Device for mounting fingerboards or holds above a doorframe

Another product from Serious Climbing – a nifty device for mounting fingerboards or holds above a doorframe. It cams into place rather than using bolts or clamps, and is supposed to work with many different doorframe shapes and sizes.

10 April 2012

Adjustable angle climbing wall which can be flat packed

This is the Serious Wall from Serious Climbing (their main website is not live yet). It is an adjustable angle wall which can be dismantled and 'flat packed' to roughly 30cm thickness. The adjustable upper part slides smoothly on rails - the motion looks a lot like opening a garage door. It can be locked into a 9 different positions using sliding bolts.
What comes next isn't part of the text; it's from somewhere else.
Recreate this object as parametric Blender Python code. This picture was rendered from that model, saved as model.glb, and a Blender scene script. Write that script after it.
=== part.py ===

The Serious Wall on display in Boulders climbing centre Cardiff
Photo from facebook

26 February 2012

Do ropes need to rest between falls?

Black Diamond carried out some tests to find out if letting your rope rest between falls would help to reduce the peak forces experienced in a fall. They did tests where the rope was left to rest for 30 mins, 2 hours and 24 hours. They also checked to see if loosening the knot after a fall helped to reduce peak forces.
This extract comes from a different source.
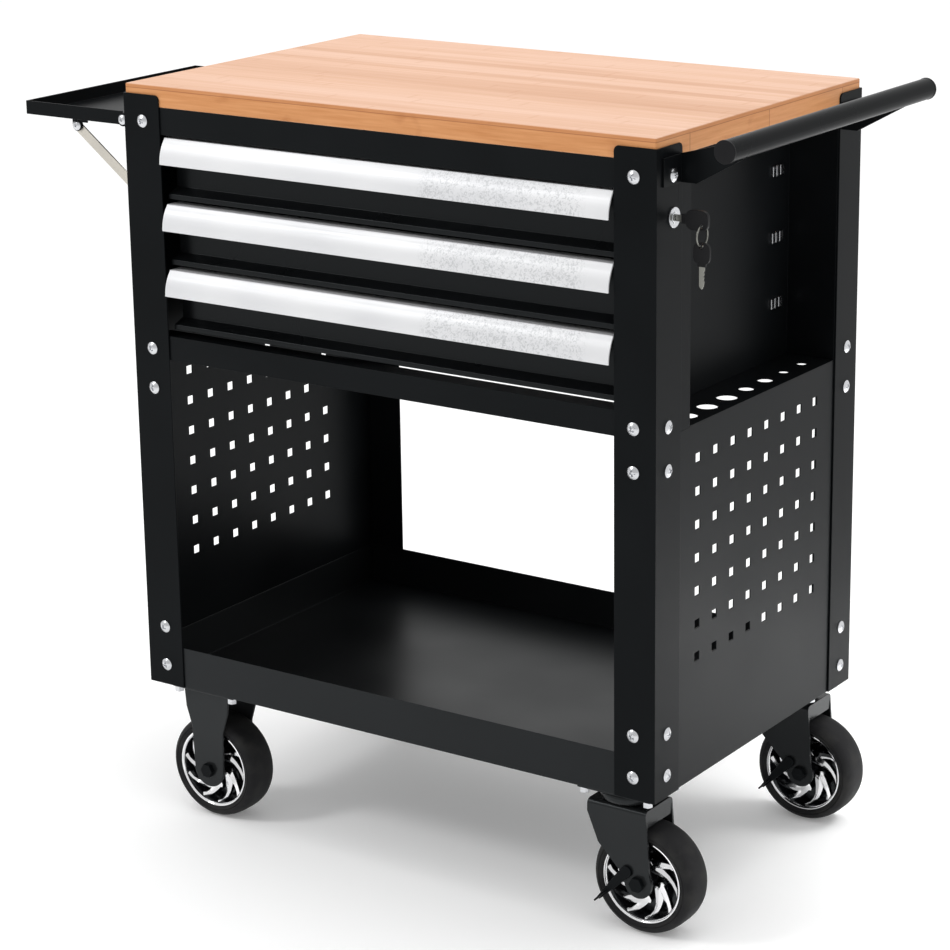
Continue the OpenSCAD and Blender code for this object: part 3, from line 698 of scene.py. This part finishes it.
def dress_nodes():
    """Gives every CAD node that stays its look and its rounded edges."""
    for name, obj in NODES.items():
        if name.startswith(REPLACED):
            continue
        obj.data.materials.clear()
        obj.data.materials.append(OWN_LOOK.get(name, LOOKS[SLOTS[name]]))
        width = ROUNDING.get(name, USUAL_ROUNDING)
        if width:
            soften(obj, width * MM)


dress_nodes()


# ---------- stage, light, camera ----------

# Places in metres, powers in watts
FLOOR_REACH = 14.0
WORLD_DIM = 0.72
WORLD_BRIGHT = 1.05
MIDDLE = (0, 0, 0.6)


def make_floor():
    """A plain floor, wide enough for every view from above."""
    far = FLOOR_REACH
    mesh = bpy.data.meshes.new("floor")
    corners = [(-far, -far, 0), (far, -far, 0), (far, far, 0), (-far, far, 0)]
    mesh.from_pydata(corners, [], [(0, 1, 2, 3)])
    floor = new_piece("studio_floor", mesh, [backdrop()], smooth=False)


def hang_lamp(name, data, place, target):
    """Hangs a lamp at a place and aims it at a target."""
    lamp = bpy.data.objects.new(name, data)
    lamp.location = place
    aim = Vector(target) - Vector(place)
    lamp.rotation_mode = "QUATERNION"
    lamp.rotation_quaternion = aim.to_track_quat("-Z", "Y")
    bpy.context.scene.collection.objects.link(lamp)
    return lamp


def make_softbox(name, place, target, size, power):
    """A square area lamp."""
    data = bpy.data.lights.new(name, "AREA")
    data.energy = power
    data.size = size
    hang_lamp(name, data, place, target)


def make_floor_spot(name, place, target, cone, power):
    """Brightens a patch of floor for the side panel to mirror; it makes no highlight itself."""
    data = bpy.data.lights.new(name, "SPOT")
    data.energy = power
    data.spot_size = math.radians(cone)
    data.spot_blend = 1.0
    data.shadow_soft_size = 0.25
    hang_lamp(name, data, place, target).visible_glossy = False


def make_world():
    """Pale studio all round, dimmer toward the drawer side so that the black faces stay dark."""
    world = bpy.data.worlds.new("studio")
    world.use_nodes = True
    tree = world.node_tree
    coord = tree.nodes.new("ShaderNodeTexCoord")
    split = tree.nodes.new("ShaderNodeSeparateXYZ")
    fade = tree.nodes.new("ShaderNodeMapRange")
    for name, value in (("From Min", -0.9), ("From Max", 0.3),
                        ("To Min", WORLD_DIM), ("To Max", WORLD_BRIGHT)):
        fade.inputs[name].default_value = value
    tree.links.new(coord.outputs["Generated"], split.inputs[0])
    tree.links.new(split.outputs["Y"], fade.inputs["Value"])
    back = tree.nodes["Background"]
    back.inputs["Color"].default_value = (1.0, 1.0, 1.0, 1.0)
    tree.links.new(fade.outputs["Result"], back.inputs["Strength"])
    bpy.context.scene.world = world
    bpy.context.scene.view_settings.view_transform = "Standard"


# Camera: place in metres; azimuth, downward tilt and roll in degrees; lens and sensor in millimetres
CAMERA_PLACE = (1.899, -2.735, 1.427)
CAMERA_TURN = (33.93, 16.05, -0.61)
CAMERA_LENS = 110.05
CAMERA_SENSOR = 36.0
CAMERA_SHIFT = (-0.04, -0.04)


def make_camera():
    """A long lens that looks down on the chest from its front right."""
    azimuth, tilt, roll = (math.radians(a) for a in CAMERA_TURN)
    level = Vector((-math.sin(azimuth), math.cos(azimuth), 0.0)) * math.cos(tilt)
    ahead = level - Vector((0.0, 0.0, math.sin(tilt)))
    right = ahead.cross(Vector((0, 0, 1))).normalized()
    up = right.cross(ahead)
    right, up = (right * math.cos(roll) + up * math.sin(roll), up * math.cos(roll) - right * math.sin(roll))
    data = bpy.data.cameras.new("camera")
    data.sensor_width = CAMERA_SENSOR
    data.lens = CAMERA_LENS
    data.shift_x, data.shift_y = CAMERA_SHIFT
    data.clip_end = 100.0
    camera = bpy.data.objects.new("camera", data)
    axes = Matrix((right, up, -ahead)).transposed()
    camera.matrix_world = Matrix.Translation(CAMERA_PLACE) @ axes.to_4x4()
    bpy.context.scene.collection.objects.link(camera)
    bpy.context.scene.camera = camera


make_floor()
make_world()
make_softbox("key_left", (-2.0, -2.2, 2.6), MIDDLE, 0.7, 30)
make_floor_spot("floor_right", (1.0, 0.75, 0.9), (0.85, 0.60, 0.0), 75, 80)
make_softbox("top_soft", (0.2, 0.3, 3.0), MIDDLE, 2.2, 26)
make_camera()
The graph shows successive falls from 1-10, with peak force on the vertical axis (using antique lbf as units, 1000 lbf = roughly 4.4 kN).

Their conclusions were:

"As expected, progressive drops resulted in increasing forces

The largest increase was from the 1st to the 2nd drop as expected

 Loosening the knot after each fall reduced the load a bit, but not much

Letting the rope rest 30 min between drops had a bigger effect at lowering loads than loosening the knot, but still not much

Allowing the rope to rest for 2 hours and 24 hours had an even greater effect at reducing the loads on the 2nd drop, as expected

Allowing the rope to rest 24 hours still resulted in a 2nd drop load of 11% greater than the first drop"

19 February 2012

Thread slings through wires rather than larks footing to improve runner strength

DMM carried out some tests comparing the strength of using a larks foot versus simply threading (ie 'basket hitch') a sling through a wire. This is often done when you can't clip a carabiner directly to the wire because it would end up with the carabiner being loaded over an edge. The results showed that threading a sling through a wire is always stronger than using a larks foot (ranging from 1kN to 5kN stronger roughly).

12 February 2012

Homemade offwidth super-size cam

Jeremy11 from the rockclimbing.com forums has created a very cool homemade cam for offwidth cracks. The cam is bigger than the biggest camalot (camalot size 6, range: 114-195 mm, weight: 650g) weighing in at around 850g with a range of very roughly 130-210 mm. He used an oversized solid aluminium axle - the original intent was to minimize weight but it turned out that over-sized aluminium axle was heavier than the steel alternative that he had considered.

The homemade cam side by side with other big cams. Image from rockclimbing.com forums

He tested prototypes of the cam and they held over 14kN - pull tested using a jeep!